Viaje al territorio más desconocido sobre la faz del mundo

Resulta paradójico emprender la búsqueda de todo lo que no sabemos, de todas aquellas cuestiones exógenas a nuestra naturaleza, quizá de asuntos lejanos a nuestra visión como seres individuales, o en su defecto, de cuestiones que van mucho más allá de nuestro corto alcance. En ocasiones nos en empeñamos en tratar de observar con ambición lo puramente inobservable, en intentar ir más lejos a lo que realmente nos puede llevar el siguiente paso.

Esto desde luego no es malo, pero quizá, y esto es simplemente una conjetura personal, esa batalla por ir más allá de lo posible nos resta atención y tiempo que podría servirnos para aproximarnos a todas esas cuestiones cercanas, y también desconocidas, que están a nuestro alrededor bajo un sutil disfraz falseado.

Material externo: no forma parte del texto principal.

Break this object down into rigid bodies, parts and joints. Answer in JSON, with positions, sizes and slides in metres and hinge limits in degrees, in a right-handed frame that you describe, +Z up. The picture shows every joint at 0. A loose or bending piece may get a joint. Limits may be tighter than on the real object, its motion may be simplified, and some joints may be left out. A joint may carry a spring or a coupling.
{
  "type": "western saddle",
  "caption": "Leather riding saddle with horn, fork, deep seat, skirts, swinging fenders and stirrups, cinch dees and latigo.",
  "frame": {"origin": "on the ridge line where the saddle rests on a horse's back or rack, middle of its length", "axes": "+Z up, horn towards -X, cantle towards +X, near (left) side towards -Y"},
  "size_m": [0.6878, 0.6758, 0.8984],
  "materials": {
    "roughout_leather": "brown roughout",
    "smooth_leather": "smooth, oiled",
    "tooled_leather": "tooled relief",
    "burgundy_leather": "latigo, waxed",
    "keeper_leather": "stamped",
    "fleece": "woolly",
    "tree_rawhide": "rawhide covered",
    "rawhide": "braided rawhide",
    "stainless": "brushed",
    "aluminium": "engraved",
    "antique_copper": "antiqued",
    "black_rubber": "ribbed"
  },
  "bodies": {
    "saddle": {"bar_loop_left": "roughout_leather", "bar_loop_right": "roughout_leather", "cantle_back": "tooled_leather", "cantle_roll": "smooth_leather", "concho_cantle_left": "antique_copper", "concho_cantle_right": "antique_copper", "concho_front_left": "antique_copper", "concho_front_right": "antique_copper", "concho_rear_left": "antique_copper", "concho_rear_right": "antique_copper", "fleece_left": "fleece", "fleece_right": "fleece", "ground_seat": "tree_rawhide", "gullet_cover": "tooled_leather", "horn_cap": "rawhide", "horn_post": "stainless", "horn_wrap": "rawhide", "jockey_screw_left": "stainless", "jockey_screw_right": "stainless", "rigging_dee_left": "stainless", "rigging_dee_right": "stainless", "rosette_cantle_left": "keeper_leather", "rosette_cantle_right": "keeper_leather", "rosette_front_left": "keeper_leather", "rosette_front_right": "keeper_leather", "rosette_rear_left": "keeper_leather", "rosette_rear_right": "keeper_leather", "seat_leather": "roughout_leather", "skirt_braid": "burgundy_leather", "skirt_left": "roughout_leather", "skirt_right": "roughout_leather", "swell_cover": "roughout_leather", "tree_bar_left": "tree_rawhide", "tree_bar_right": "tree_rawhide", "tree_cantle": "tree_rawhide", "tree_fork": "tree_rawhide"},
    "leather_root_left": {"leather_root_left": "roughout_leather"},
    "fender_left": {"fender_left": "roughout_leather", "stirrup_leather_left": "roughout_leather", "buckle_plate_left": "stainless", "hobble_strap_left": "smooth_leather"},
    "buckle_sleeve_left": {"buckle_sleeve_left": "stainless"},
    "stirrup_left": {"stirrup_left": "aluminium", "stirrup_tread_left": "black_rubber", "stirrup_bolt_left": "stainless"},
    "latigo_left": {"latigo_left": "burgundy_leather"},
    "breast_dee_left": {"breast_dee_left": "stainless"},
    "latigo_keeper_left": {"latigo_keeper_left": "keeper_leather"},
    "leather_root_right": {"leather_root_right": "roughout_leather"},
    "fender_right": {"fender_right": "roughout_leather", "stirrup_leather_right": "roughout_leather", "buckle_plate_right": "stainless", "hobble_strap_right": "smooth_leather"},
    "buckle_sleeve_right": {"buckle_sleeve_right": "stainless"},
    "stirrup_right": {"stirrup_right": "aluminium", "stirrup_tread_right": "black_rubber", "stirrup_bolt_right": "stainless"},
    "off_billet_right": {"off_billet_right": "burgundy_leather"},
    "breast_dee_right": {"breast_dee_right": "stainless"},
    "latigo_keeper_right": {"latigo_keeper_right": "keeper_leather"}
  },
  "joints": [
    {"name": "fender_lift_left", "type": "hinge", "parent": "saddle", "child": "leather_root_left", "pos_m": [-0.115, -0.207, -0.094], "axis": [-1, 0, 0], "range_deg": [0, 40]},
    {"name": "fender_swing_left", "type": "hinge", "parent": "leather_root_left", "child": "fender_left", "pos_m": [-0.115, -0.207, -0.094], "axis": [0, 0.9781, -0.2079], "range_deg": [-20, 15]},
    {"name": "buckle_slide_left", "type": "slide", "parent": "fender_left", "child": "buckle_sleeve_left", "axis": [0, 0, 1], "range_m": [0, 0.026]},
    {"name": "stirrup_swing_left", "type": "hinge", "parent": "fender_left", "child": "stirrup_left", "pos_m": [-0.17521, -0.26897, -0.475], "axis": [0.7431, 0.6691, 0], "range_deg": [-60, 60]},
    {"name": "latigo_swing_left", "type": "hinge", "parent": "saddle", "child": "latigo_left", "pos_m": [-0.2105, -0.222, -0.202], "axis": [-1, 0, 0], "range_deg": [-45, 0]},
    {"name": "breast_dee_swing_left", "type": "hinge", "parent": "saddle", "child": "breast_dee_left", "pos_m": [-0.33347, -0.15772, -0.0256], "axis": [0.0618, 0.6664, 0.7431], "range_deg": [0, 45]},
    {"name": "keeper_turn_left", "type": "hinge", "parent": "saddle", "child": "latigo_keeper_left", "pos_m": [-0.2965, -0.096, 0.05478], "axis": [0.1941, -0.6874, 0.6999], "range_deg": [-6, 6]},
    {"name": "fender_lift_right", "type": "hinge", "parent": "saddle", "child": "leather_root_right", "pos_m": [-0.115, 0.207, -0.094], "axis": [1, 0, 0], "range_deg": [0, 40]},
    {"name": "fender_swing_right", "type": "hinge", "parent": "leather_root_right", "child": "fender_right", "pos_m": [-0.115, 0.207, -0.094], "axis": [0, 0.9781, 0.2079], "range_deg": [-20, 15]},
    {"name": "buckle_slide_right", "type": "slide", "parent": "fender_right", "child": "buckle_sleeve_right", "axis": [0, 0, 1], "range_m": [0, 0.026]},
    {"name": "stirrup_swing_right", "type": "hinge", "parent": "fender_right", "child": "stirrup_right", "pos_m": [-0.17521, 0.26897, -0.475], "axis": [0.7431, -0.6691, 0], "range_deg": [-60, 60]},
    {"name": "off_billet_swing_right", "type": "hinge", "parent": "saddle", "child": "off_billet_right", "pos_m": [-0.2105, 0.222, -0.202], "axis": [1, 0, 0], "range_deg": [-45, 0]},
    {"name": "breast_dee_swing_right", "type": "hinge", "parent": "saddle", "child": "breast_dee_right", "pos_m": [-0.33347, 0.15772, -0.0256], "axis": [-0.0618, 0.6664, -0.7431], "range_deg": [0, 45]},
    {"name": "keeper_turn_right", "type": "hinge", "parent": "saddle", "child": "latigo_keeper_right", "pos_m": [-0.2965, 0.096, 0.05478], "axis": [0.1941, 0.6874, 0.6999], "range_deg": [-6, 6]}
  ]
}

Y por ello quizá sea bueno eso de sondear con frecuencia nuestro “yo” más profundo, dedicar, siempre que se pueda, una porción de nuestra curiosidad para descubrirnos a nosotros mismos.

Puede merecer la pena, podría ser uno de los descubrimientos más provechosos para cualquier individuo que, como todos nosotros, vive entre la gran masa de la multitud. El premio del “nosotros mismos es lo suficientemente goloso, porque todo es volátil en la vida que conocemos, porque algún día no estaremos y el tiempo olvidará quienes fuimos. Es comprensible que queramos saberlo todo de aquellas posibles civilizaciones anteriores a la nuestra, es razonable que nos preguntemos cómo será la humanidad del futuro, es lógico que miremos más allá de nuestro corto alcance. Pero sin duda es necesario detener el tiempo para leer las líneas que nos dibujan sibilinamente.

Todos queremos viajar, el ser humano es nómada por naturaleza, y por ende queremos conocer el mundo antes de nuestra marcha en ese “último viaje”. Pero puede que nos venga bien visitarnos, conocernos, ser leales a nuestra naturaleza profunda. Viajar, porque se puede, hacía ese lugar profundo que solo cada uno de nosotros alberga, y que solo cada uno de nosotros tiene la potestad de descubrir.

Decía hace algún tiempo en las redes que somos algo así como plumas a merced del viento, simple polvo pasajero que aparece y se desvanece sin aviso. Quizá propulsados por la enigmática, y en ocasiones extraña, fuerza de la vida. Un extraño material maleable por el tiempo, un rostro cambiante que oculta siempre sus nuevos secretos. Y un destino, porque no, a descubrir parcialmente por otros. Y eso, entre otras cosas, hace del ser humano algo maravilloso.